Demeure alors le voeu bruxellois. Dans les institutions de l’union européenne, l’air entonné par Angela Merkel en Allemagne trouve une caisse de résonance. Comme la grande collation qui a rassemblé le SPD et la CDU-CSU outre Rhin, des voix au nom de la raison et de la stabilité européenne en appelle au PD et à Forza Italia pour unir leurs forces et créer un attelage dont tout le monde sait pourtant bien que l’état des forces ouvertement européistes rend la chose impossible. D’abord parce que l’union des deux anciens piliers de la vie politique italienne donne un total bien en deçà de ce qui devrait permettre une majorité de députés et de sénateurs. Telle est l’ampleur de la débâcle. Ensuite parce que les petites forces d’appoint sont bien insuffisantes. Même si le parti démocrate s’alliait avec les autres partis de gauche europhiles, il y aurait loin de la coupe aux lèvres. A titre d’exemple le parti de « gauche » « Europa » n’atteint même pas les 3%. Vue de l’esprit, même si dans la péninsule rien n’est joué jusqu’au coup de sifflet final, les « combinazzione » envisagées semblent toutes vouées à l’échec.

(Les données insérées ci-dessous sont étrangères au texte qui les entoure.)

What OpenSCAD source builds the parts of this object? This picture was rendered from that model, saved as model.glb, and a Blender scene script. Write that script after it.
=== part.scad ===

En cela les leçons italiennes dépassent de loin la seule péninsule. Elles indiquent par exemple la véritable fonction de ce qui communément est appelé « la gauche » -comme le SPD en Allemagne par exemple- dés lors qu’il s’agit de sauver le système. Elles indiquent la fermeté nécessaire sur les sujets de fond tels l’Europe ou encore la question migratoire. Elles nous concernent directement pour les temps qui viennent, et pour les temps présents dans l’approfondissement de la crise qui vise toute l’union européenne.